# Adam Wingard's 'The Guest.'



## TetraVaal (Jun 26, 2014)

[YOUTUBE]DQBMCyDQgQU[/YOUTUBE]

I've been waiting months to finally see some footage from this film. Looks like Wingard and Barrett have found another family to terrorize. Can't wait for this. Looks great. And the score sounds amazing.


----------



## Bluebeard (Jun 26, 2014)

Looks really good.

I loved You're Next and Dan Stevens is pretty good actor so consider me hooked.


----------



## Uncle Acid (Jul 6, 2014)

One of my most anticipated films of the year. You're Next was great, so I was really looking forward to this as soon as I heard the news about this a long time ago. But I got even mroe exited for it when I saw the poster, and that made my expectations five times higher. Jesus, it looks so good. Simple, straight to the point and it just screams of the 80's neo(n) noir. Love it!


----------



## TetraVaal (Jul 6, 2014)

Wingard is definitely well on his way to becoming one of the top 3 genre filmmakers working today. 
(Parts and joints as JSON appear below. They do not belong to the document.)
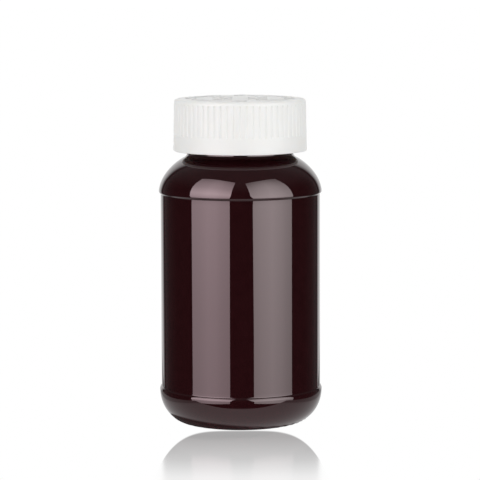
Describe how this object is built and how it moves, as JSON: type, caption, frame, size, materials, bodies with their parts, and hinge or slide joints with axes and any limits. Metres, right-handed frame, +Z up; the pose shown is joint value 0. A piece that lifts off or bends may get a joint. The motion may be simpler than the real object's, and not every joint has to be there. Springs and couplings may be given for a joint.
{
  "type": "child-resistant packer bottle",
  "caption": "Dark glossy round wide-mouth pill bottle with a recessed label panel and a white ribbed push-down-and-turn screw cap over a liner.",
  "frame": {"origin": "middle of the base, on the plane of the contact ring", "axes": "+Z up along the bottle's axis to the cap; -Y is the front, where one groove of the cap is centred; +X is to the right"},
  "size_m": [0.065, 0.065, 0.1299],
  "materials": {
    "dark_pet": "high gloss, dark red-brown tinted PET, nearly opaque",
    "foil": "bright foil laminate",
    "pulp_board": "matt pressed pulp",
    "inner_cap_plastic": "satin natural polypropylene",
    "outer_cap_plastic": "satin white polypropylene"
  },
  "bodies": {
    "bottle": {"bottle": "dark_pet"},
    "liner": {"liner_board": "pulp_board", "foil_seal": "foil"},
    "inner_cap": {"inner_cap": "inner_cap_plastic"},
    "spring_fingers": {"spring_fingers": "outer_cap_plastic"},
    "outer_cap": {"outer_cap": "outer_cap_plastic"}
  },
  "joints": [
    {"name": "thread_lift", "type": "slide", "parent": "bottle", "child": "liner", "axis": [0, 0, 1], "range_m": [0, 0.01693]},
    {"name": "cap_turn", "type": "hinge", "parent": "liner", "child": "inner_cap", "pos_m": [0, 0, 0.118], "axis": [0, 0, 1], "range_deg": [0, 1440]},
    {"name": "outer_spin", "type": "hinge", "parent": "inner_cap", "child": "spring_fingers", "pos_m": [0, 0, 0.118], "axis": [0, 0, 1], "continuous": true},
    {"name": "push_down", "type": "slide", "parent": "spring_fingers", "child": "outer_cap", "axis": [0, 0, -1], "range_m": [0, 0.00135], "stiffness_N_per_m": 12000, "springref_m": -0.0003, "deforming": ["spring_fingers"]}
  ],
  "couplings": [
    {"joint": "cap_turn", "follows": "thread_lift", "rad_per_m": 1484.2}
  ]
}
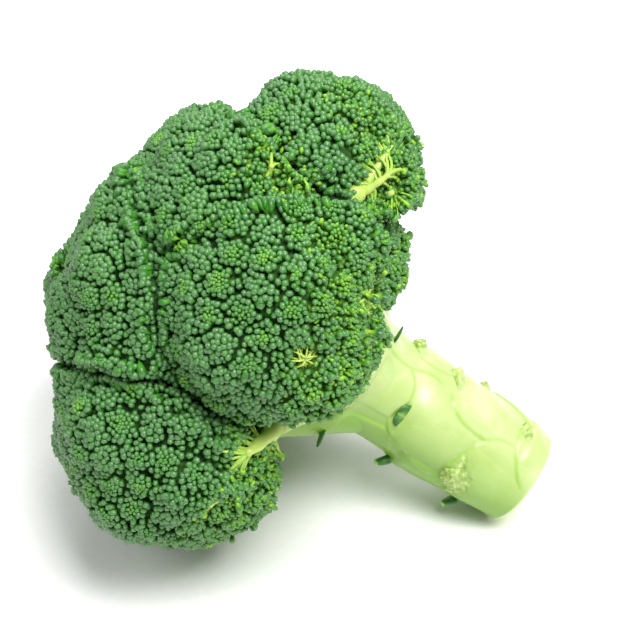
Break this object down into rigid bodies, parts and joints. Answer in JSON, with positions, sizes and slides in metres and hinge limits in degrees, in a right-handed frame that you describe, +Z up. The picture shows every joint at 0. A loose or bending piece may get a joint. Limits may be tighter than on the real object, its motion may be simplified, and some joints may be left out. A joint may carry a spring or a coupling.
{
  "type": "broccoli head",
  "caption": "Head of broccoli lying on its side: a pale stalk with leaf scars divides into branches that carry a domed crown of green bud clusters.",
  "frame": {"origin": "centre of the bounding box at the level of the table that the head lies on", "axes": "+Z up from the table; +X towards the cut end of the stalk, the longest extent; the stalk's axis is in the XZ plane and rises from its cut end at 35 degrees towards -X"},
  "size_m": [0.1597, 0.151, 0.1452],
  "materials": {
    "stalk_skin": "smooth waxy pale green plant skin",
    "flower_buds": "dense bud clusters, blue-green wax bloom over green",
    "leaf_blade": "satin dark green leaf"
  },
  "bodies": {
    "root": {"stalk": "stalk_skin", "floret_front": "flower_buds", "floret_lower_left": "flower_buds", "floret_table_side": "flower_buds", "floret_table_back": "flower_buds", "floret_back": "flower_buds", "floret_back_right": "flower_buds", "floret_upper_right": "flower_buds", "floret_top_left": "flower_buds", "floret_top_right": "flower_buds", "floret_top_back": "flower_buds", "floret_top_table": "flower_buds", "floret_small_right": "flower_buds", "leaf_axil": "leaf_blade", "leaf_edge": "leaf_blade", "leaf_end": "leaf_blade", "leaf_hanging": "leaf_blade", "leaf_slender": "leaf_blade"}
  },
  "joints": []
}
Him and Barrett also had the best segment in 'The ABCs of Death.' 

They're on a role.


----------



## Uncle Acid (Jul 6, 2014)

He's sure proved himself as one of the more interesting up-and-comming directors of today. I love the recent rise of  young, talented horror directors these last 10 years. Ti West, Adam Wingard, James Wan, Julien Carbon, Laurent Courtiaud, H?l?ne Cattet, Bruno Forzani, Peter Strickland, Ryan Haysom and so on. People to keep an eye on in the years to come. I've got high hopes for all of these. Some of these have more experience than others, but the key here is that all have done something great, interesting and with their own character to it.


----------



## TetraVaal (Jul 6, 2014)

Agreed.

And speaking of Ti West, I still need to see The Sacrament.


----------



## Tom Servo (Jul 12, 2014)

My friend's in that movie! 

Sorry can't help but do a little bragging. My friend is Chase Williamson he was also in John Dies at the End and Video Game High School


----------



## TetraVaal (Jul 18, 2014)

Did you suck his dick?


----------



## Rukia (Jul 29, 2014)

They announced today that the Guest will make it's worldwide premiere at the Toronto Film Festival.  And since I am going to be in town.  I might as well check it out.


----------



## TetraVaal (Aug 7, 2014)

I am so fucking pumped for this. Wingard showing some serious action skills with this one.


----------



## dream (Aug 7, 2014)

Yeah, this movie has easily become my most anticipated movie of the second half of the year.


----------



## TylerDurden (Aug 11, 2014)

New Trailer :



New Poster :



This is looking better day by day.


----------



## Sanity Check (Aug 11, 2014)

I've never heard of any of this.

This sounds like some legit underground stuff.


----------



## GaaraoftheDesert1 (Aug 11, 2014)

Who the fuck is Adam Wingard ?
Oh I see he is another supertalented director you will wank now kind of like Neil Blomkamp.


----------



## Tom Servo (Aug 16, 2014)

TetraVaal said:


> Did you suck his dick?



Kind of an odd question to ask butno cant say that I did.


----------



## TetraVaal (Aug 22, 2014)

Why not? **


----------



## Taleran (Aug 22, 2014)

Final night of Midnight Madness will be an excellent time indeed. You're Next was excellent and I can't wait for this.


----------



## dream (Sep 19, 2014)

I adore the soundtrack for this movie, it has some really great tracks.  _The Magician_ <3

While the movie fails to be spectacular it is a pretty fun ride for most of the movie.  Excellent use of music and the the action is directed pretty well.  Movie is also fantastic at building anticipation for scenes.


----------